Today, in a special report to the Daily Report, attorneys Alan Levine and Dawn Levine published their article ‘Saving Grandma from the Grifters in Georgia‘.

According to the article, on May 3, 2013 Governor Nathan Deal signed House Bill 78 into law, enhancing Georgia’s criminal code and the Disabled Adults and Elder Persons Protection Act to protect Georgia’s seniors.

The Risk of Abuse

The elderly are vulnerable to financial and physical abuse not only because of diminished capacity but also as a result of undue influence.   Even a mentally competent person can suffer from domination, trickery or a combination of both, and the elderly are particularly at risk.  Seniors – especially the widowed – are often lonely, which also opens the door for fraud. Add even the slightest amount of diminished capacity into the mix, and the situation is ripe for abuse.
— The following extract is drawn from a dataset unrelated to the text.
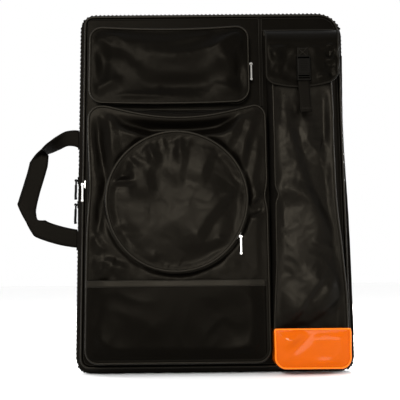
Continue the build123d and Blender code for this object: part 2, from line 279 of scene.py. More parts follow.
# ---- materials ----------------------------------------------------------------------------
class Graph:
    """A new material, with short ways to add nodes to it."""

    def __init__(self, name, **values):
        self.material = bpy.data.materials.new(name)
        self.material.use_nodes = True
        self.tree = self.material.node_tree
        self.shader = self.tree.nodes["Principled BSDF"]
        self.fill(self.shader, **values)
        self.place = self.tree.nodes.new("ShaderNodeTexCoord")

    def fill(self, node, **values):
        """Set a node's sockets; a name's _ stands for a space."""
        for socket, value in values.items():
            node.inputs[socket.replace("_", " ")].default_value = value

    def add(self, kind, **values):
        """A new node; a texture is laid in the piece's own coordinates."""
        node = self.tree.nodes.new("ShaderNode" + kind)
        self.fill(node, **values)
        if kind.startswith("Tex"):
            self.link(self.place, "Object", node, "Vector")
        return node

    def link(self, source, output, target, socket):
        self.tree.links.new(source.outputs[output], target.inputs[socket])

    def vary(self, texture, color, spread, low, high):
        """Let a texture change the tone by a spread, and the roughness between two values."""
        tone = self.add("Mix")
        tone.data_type = "RGBA"
        self.fill(tone, A=(*[c * (1 - spread) for c in color], 1),
                  B=(*[min(1.0, c * (1 + spread)) for c in color], 1))
        gloss = self.add("MapRange", To_Min=low, To_Max=high)
        self.link(texture, "Fac", tone, "Factor")
        self.link(tone, "Result", self.shader, "Base Color")
        self.link(texture, "Fac", gloss, "Value")
        self.link(gloss, "Result", self.shader, "Roughness")


WAVES = 0.314  # a wave texture's scale times its pitch in metres
FINE = 0.0002  # how far a weave or grain stands out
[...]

In my practice, I have come across seniors who have given money to their caretakers, promptly forgotten, and later given the gift again (much to the caretaker’s delight); seniors tricked into changing phone providers and then charged exorbitant fees for discontinuing the expensive new service (a scam called slamming); and seniors fed pharmaceuticals causing drowsiness and then robbed by home health aids over a period of months. I have seen caretakers help themselves to groceries and other goods on their client’s credit card.  I even remember my grandmother getting a call from someone saying he was from the bank and he needed her account number to verify a transaction.  Months passed before someone realized that several hundred dollars had disappeared from her account each month.

Hedging the Risk

As the baby boomers retire and our population continues to age, these problems will become more and more prevalent.  In my opinion, if there is even the slightest chance or the appearance of impropriety, caregivers and other family members should avoid taking any hand outs from vulnerable seniors. The fact that seniors are often unwilling to accept or admit their own vulnerability does not help. Still, the best defense is good planning.  If planning falls short, criminal and civil remedies are available, and I am glad to see Georgia take a proactive stance to protect our seniors.